2014-09-24 11:29 Global Times Web Editor: Qian Ruisha
Walkers settle down to lunch, with one participant taking the opportunity to strum his guitar. Photo: Li Hao/GT

Walkers settle down to lunch, with one participant taking the opportunity to strum his guitar. Photo: Li Hao/GT

"We are interested in people with HIV getting good care and treatment," he said.

Shepard said he had participated in similar events in the US.

"Only this one happens at the Great Wall. This one is more strenuous," he laughed.

The power of hugs

Along the Great Wall, the marchers stopped to mingle, take photographs and exchange hugs with tourists who just happened to be visiting the historical site. Tourists were told that it was completely safe to hug and kiss a HIV/AIDS infected person.

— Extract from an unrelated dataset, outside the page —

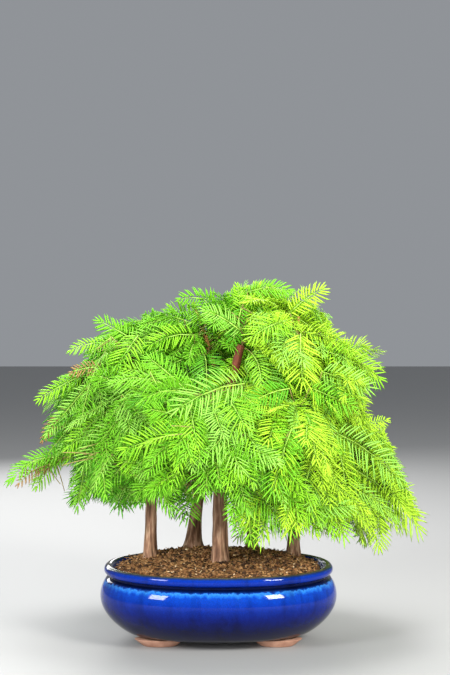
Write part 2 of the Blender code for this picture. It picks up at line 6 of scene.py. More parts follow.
# %% Load the model
import json
import math
import random
from collections import namedtuple

import bpy
import numpy as np
from mathutils import Matrix, Vector, noise

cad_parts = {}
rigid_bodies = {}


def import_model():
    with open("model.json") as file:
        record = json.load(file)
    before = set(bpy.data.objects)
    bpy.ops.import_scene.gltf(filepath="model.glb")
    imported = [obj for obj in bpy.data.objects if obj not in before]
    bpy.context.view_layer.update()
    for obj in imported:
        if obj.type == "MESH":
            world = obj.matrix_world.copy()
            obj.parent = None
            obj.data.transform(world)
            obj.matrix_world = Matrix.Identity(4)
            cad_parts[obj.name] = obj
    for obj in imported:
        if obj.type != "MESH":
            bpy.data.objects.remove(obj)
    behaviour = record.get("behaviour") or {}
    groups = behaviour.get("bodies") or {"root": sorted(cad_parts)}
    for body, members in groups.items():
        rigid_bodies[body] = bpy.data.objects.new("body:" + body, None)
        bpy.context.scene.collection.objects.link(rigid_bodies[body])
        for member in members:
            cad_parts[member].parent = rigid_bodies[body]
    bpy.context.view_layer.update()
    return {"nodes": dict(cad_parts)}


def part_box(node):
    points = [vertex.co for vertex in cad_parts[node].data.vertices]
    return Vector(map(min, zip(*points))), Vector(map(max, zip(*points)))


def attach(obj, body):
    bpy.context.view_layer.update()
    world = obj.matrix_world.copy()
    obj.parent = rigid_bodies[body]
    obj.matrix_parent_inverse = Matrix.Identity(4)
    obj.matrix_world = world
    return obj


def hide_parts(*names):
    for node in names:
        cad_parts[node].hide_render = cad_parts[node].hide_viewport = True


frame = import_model()
print("solids loaded:", len(frame["nodes"]))

# %% [markdown]
# The model's own sizes are repeated here, so that every new piece grows where its solid is. They
# are in millimetres from the middle of the pot, and one shift moves them all into place.

# %% Sizes shared with the solids
MM = 0.001
UP = Vector((0, 0, 1))
CLEAR = 0.35
pot_low, pot_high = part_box("pot")
MIDDLE = Vector(((pot_low.x + pot_high.x) / 2, (pot_low.y + pot_high.y) / 2, 0))
POT_HALF_LENGTH = 140
POT_DEPTH_SHARE = 0.78
BASE_DEPTH_SHARE = 0.70
PLAN_POWER = 2.2
FLOOR_Z = 9
BASE_RADIUS = 101
BELLY_Z = 54
NECK_RADIUS = 127
NECK_Z = 77
WALL = 7.5
SOIL_EDGE_Z = 86
MOUND_RISE = 13
SEAT_DEPTH = 3

Tree = namedtuple("Tree", "foot knee tip foot_radius tip_radius flare")
TREES = {
    "left": Tree((-81, 10), (-80, 10, 205), (-105, 2, 352), 7.8, 1.9, 0.30),
    "centre": Tree((2, -36), (2, -34, 210), (26, -24, 349), 9.8, 4.6, 0.22),
    "back_left": Tree((-31, 62), (-4, 60, 298), (-31, 52, 399), 8.4, 1.5, 0.95),
    "back_right": Tree((41, 76), (48, 76, 229), (71, 68, 374), 7.0, 1.9, 0.45),
    "right": Tree((90, 28), (94, 29, 233), (95, 22, 382), 7.4, 2.1, 0.40),
}

# Where each mass leaves its tree, its bough, and then its own heading, reach and rise
Mass = namedtuple("Mass", "tree height heading reach rise onward out up spread")
MASSES = {
    "left_low": Mass("left", 209, 205, 62, 20, 197, 104, -33, 34),
    "left_side": Mass("left", 245, 202, 47, 28, 196, 72, -8, 50),
    "left_high": Mass("left", 289, 150, 37, 23, 168, 52, 20, 45),
    "left_top": Mass("left", 338, 198, 0, 0, 198, 34, 30, 45),
    "left_front": Mass("left", 226, 255, 72, 26, 238, 76, -47, 55),
    "left_brow": Mass("left", 276, 262, 0, 0, 262, 124, 2, 50),
    "left_back": Mass("left", 253, 111, 78, 22, 124, 92, -48, 60),
    "centre_skirt": Mass("centre", 198, 250, 54, 26, 248, 70, -42, 50),
    "centre_front": Mass("centre", 240, 259, 68, 34, 262, 82, -34, 55),
    "centre_apron": Mass("centre", 218, 295, 56, 20, 285, 50, -80, 45),
    "centre_brow": Mass("centre", 290, 244, 0, 0, 244, 112, 8, 50),
    "centre_top": Mass("centre", 340, 60, 0, 0, 60, 8, 86, 42),
    "back_left_high": Mass("back_left", 356, 178, 0, 0, 178, 84, 36, 45),
    "back_left_top": Mass("back_left", 350, 350, 0, 0, 350, 26, 66, 45),
    "back_left_crest": Mass("back_left", 322, 232, 0, 0, 232, 76, 62, 50),
    "back_left_side": Mass("back_left", 255, 130, 55, 40, 146, 66, 10, 50),
    "back_left_back": Mass("back_left", 230, 98, 82, 36, 106, 84, -50, 60),
    "back_left_low": Mass("back_left", 188, 142, 56, 18, 136, 70, -38, 50),
    "back_right_top": Mass("back_right", 352, 350, 0, 0, 350, 54, 62, 45),
    "back_right_brow": Mass("back_right", 318, 245, 0, 0, 245, 74, 40, 50),
    "back_right_back": Mass("back_right", 270, 88, 78, 20, 100, 84, -48, 60),
    "back_right_side": Mass("back_right", 296, 46, 60, 22, 32, 64, -4, 50),
    "back_right_low": Mass("back_right", 200, 78, 62, 12, 66, 62, -72, 50),
    "right_low": Mass("right", 196, 336, 55, 26, 348, 90, -76, 42),
    "right_side": Mass("right", 232, 4, 42, 26, 10, 76, -14, 50),
    "right_high": Mass("right", 291, 348, 38, 27, 342, 62, 12, 50),
    "right_front": Mass("right", 208, 278, 76, 24, 262, 62, -66, 50),
    "right_brow": Mass("right", 285, 264, 0, 0, 264, 130, -4, 50),
    "right_top": Mass("right", 352, 330, 0, 0, 330, 44, 18, 40),
    "right_back": Mass("right", 243, 64, 78, 16, 62, 84, -58, 60),
}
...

One of the tourists who was happy to share a hug was Cedric Fang, 24, who works in the IT industry.

"I don't know much about AIDS. I don't know about its routes of transmission actually," he said. "But I trust that the people here care about other people's well-being."

The act of hugging someone who is infected with HIV/AIDS is seen as a symbolic gesture of inclusiveness, against the discrimination that many HIV/AIDS people face. At the same time, it dispels the myth that HIV/AIDS can be transmitted through mere physical contact.

"Usually, people are only motivated to learn about something when the need arises," said Fang. "So I think it's great that these events can help people to learn about the importance of such information."

HIV/AIDS is primarily transmitted via unprotected sexual intercourse, contaminated blood transfusion or hypodermic needles. It cannot be transmitted through the sharing of food or water, or through bodily fluids like saliva or tears.

The right to be happy

"Oftentimes, HIV-infected people look down on themselves," said Zhang Jinrong, who openly shares the fact that he is HIV positive.

Zhang is the founder of Rainbow China, a Hong Kong-based organization that is committed to educating the public about HIV/AIDS as well as advocating for equal rights for the LGBT community.

"It's not just that other people look at them differently - they set limits on themselves," said Zhang.

Zhang said many people who had been diagnosed with HIV/AIDS kept the information to themselves, for fear that their family members or friends would look harshly on them, or even disown them.

He said that events like the China AIDS Walk were invaluable in helping HIV/AIDS-infected people to view themselves in a more positive light.

"I've found if one person has enough self-esteem to live confidently and positively, it has an impact on other people's attitudes towards him or her," said Zhang. "I seldom ever meet people who will avoid me [just because I am HIV positive]."

The youngest participant on the China AIDS Walk was a 6-year-old girl, named Miaomiao (pseudonym). She did not hold any of the social prejudices about HIV/AIDS that make such events so necessary, and had no qualms about hugging Zhang.

"Although I don't know what AIDS is, I know that people who are sick shouldn't be treated badly," said Miaomiao. "They should be allowed to live happily too."